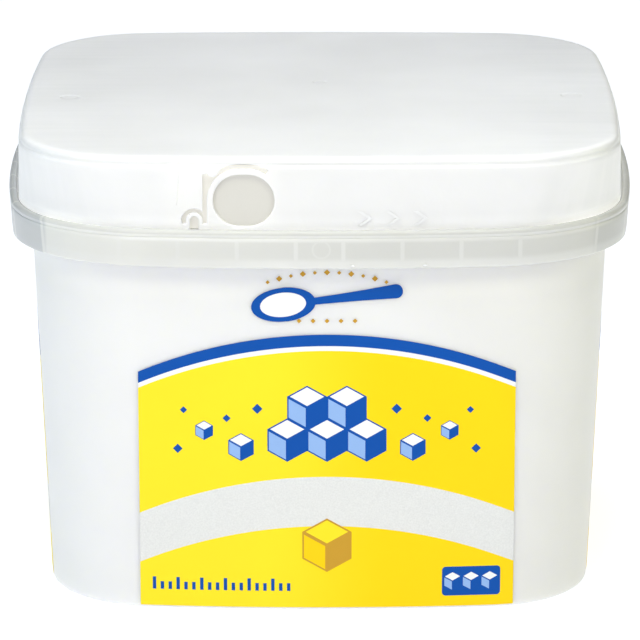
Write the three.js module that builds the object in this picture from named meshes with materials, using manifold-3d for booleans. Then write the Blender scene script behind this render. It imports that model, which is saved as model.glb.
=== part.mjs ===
// A shut plastic tub of sugar: a tapering square tub with round corners and bowed
// sides, a ribbed collar under its mouth, and a press-on lid with a tear-off ring.
// Millimetres, +Z up, the middle of the base at the origin, the front towards -Y.
// The tub is sealed and full, so it is solid up to the underside of the lid.

import * as THREE from 'three';
import { mergeVertices } from 'three/addons/utils/BufferGeometryUtils.js';
import Module from 'manifold-3d';

// ---- driving dimensions -------------------------------------------------------------

const GAP = 0.3; // between neighbouring pieces
const SIDE_STEPS = 7; // facets along a side of an outline
const CORNER_STEPS = 10; // facets round a corner of an outline
const CUT_STEPS = 6; // sets how finely the arcs of cuts and printed fields are drawn

// An outline is a square with round corners whose sides bow outwards:
// half = half its width at mid-side, radius = its corners, bow = the rise of a side.
const BASE = { half: 69.2, radius: 27.3, bow: 5.5 };
const WALL_TOP = { half: 73, radius: 29.5, bow: 5.2 };
const COLLAR_TOP = { half: 78.5, radius: 37, bow: 7.1 };
const COLLAR_FOOT = { half: 78, radius: 37.5, bow: 7.4 };
const LID = { half: 75.2, radius: 29, bow: 3.4 };
const SKIRT_FOOT = { half: 75.65, radius: 35.5, bow: 4.2 };

const BASE_EDGE_RADIUS = 1.6;

const COLLAR_FOOT_Z = 89.5;
const COLLAR_UNDERSIDE_Z = 96.8;
const COLLAR_LEDGE_Z = 98;
const COLLAR_BEAD_Z = 98.95;
const COLLAR_BEAD_WIDTH = 1.8;
const COLLAR_WALL = 1.6;

const RIB_THICKNESS = 1;
const RIB_PITCH = 14.2;
const RIBS_EACH_SIDE_OF_MIDDLE = 4;
const FIRST_RIB_OFFSET = 5.7;
const RIB_FOOT_Z = 90.9;
const CORNER_RIB_START = 84; // from the middle of the tub, inside the wall's round corner

const LID_PLATE_Z = 116.15;
const LID_CROWN = 0.1;
const LID_EDGE = { width: 2.15, depth: 1.3 }; // the round from the skirt on to the plate
const LID_SHOULDER = { inset: 0.45, foot: 113.6, top: 114.5 }; // where the skirt steps in
const LID_THICKNESS = 1.2;
const SKIRT_FOOT_Z = 98.35;

const NECK_CLEARANCE = 0.85; // between the neck and the inside of the skirt's foot
const NECK_TOP_CLEARANCE = 0.4;
const NECK_TOP_Z = LID_PLATE_Z - LID_THICKNESS - NECK_TOP_CLEARANCE;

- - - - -

## Requirements
Write out all the data again, exactly as it appears.

## Response
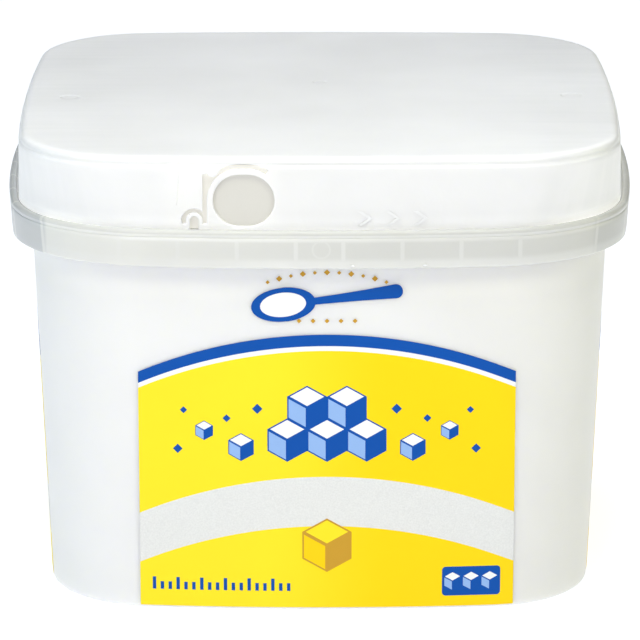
Write the three.js module that builds the object in this picture from named meshes with materials, using manifold-3d for booleans. Then write the Blender scene script behind this render. It imports that model, which is saved as model.glb.
=== part.mjs ===
// A shut plastic tub of sugar: a tapering square tub with round corners and bowed
// sides, a ribbed collar under its mouth, and a press-on lid with a tear-off ring.
// Millimetres, +Z up, the middle of the base at the origin, the front towards -Y.
// The tub is sealed and full, so it is solid up to the underside of the lid.

import * as THREE from 'three';
import { mergeVertices } from 'three/addons/utils/BufferGeometryUtils.js';
import Module from 'manifold-3d';

// ---- driving dimensions -------------------------------------------------------------

const GAP = 0.3; // between neighbouring pieces
const SIDE_STEPS = 7; // facets along a side of an outline
const CORNER_STEPS = 10; // facets round a corner of an outline
const CUT_STEPS = 6; // sets how finely the arcs of cuts and printed fields are drawn

// An outline is a square with round corners whose sides bow outwards:
// half = half its width at mid-side, radius = its corners, bow = the rise of a side.
const BASE = { half: 69.2, radius: 27.3, bow: 5.5 };
const WALL_TOP = { half: 73, radius: 29.5, bow: 5.2 };
const COLLAR_TOP = { half: 78.5, radius: 37, bow: 7.1 };
const COLLAR_FOOT = { half: 78, radius: 37.5, bow: 7.4 };
const LID = { half: 75.2, radius: 29, bow: 3.4 };
const SKIRT_FOOT = { half: 75.65, radius: 35.5, bow: 4.2 };

const BASE_EDGE_RADIUS = 1.6;

const COLLAR_FOOT_Z = 89.5;
const COLLAR_UNDERSIDE_Z = 96.8;
const COLLAR_LEDGE_Z = 98;
const COLLAR_BEAD_Z = 98.95;
const COLLAR_BEAD_WIDTH = 1.8;
const COLLAR_WALL = 1.6;

const RIB_THICKNESS = 1;
const RIB_PITCH = 14.2;
const RIBS_EACH_SIDE_OF_MIDDLE = 4;
const FIRST_RIB_OFFSET = 5.7;
const RIB_FOOT_Z = 90.9;
const CORNER_RIB_START = 84; // from the middle of the tub, inside the wall's round corner

const LID_PLATE_Z = 116.15;
const LID_CROWN = 0.1;
const LID_EDGE = { width: 2.15, depth: 1.3 }; // the round from the skirt on to the plate
const LID_SHOULDER = { inset: 0.45, foot: 113.6, top: 114.5 }; // where the skirt steps in
const LID_THICKNESS = 1.2;
const SKIRT_FOOT_Z = 98.35;

const NECK_CLEARANCE = 0.85; // between the neck and the inside of the skirt's foot
const NECK_TOP_CLEARANCE = 0.4;
const NECK_TOP_Z = LID_PLATE_Z - LID_THICKNESS - NECK_TOP_CLEARANCE;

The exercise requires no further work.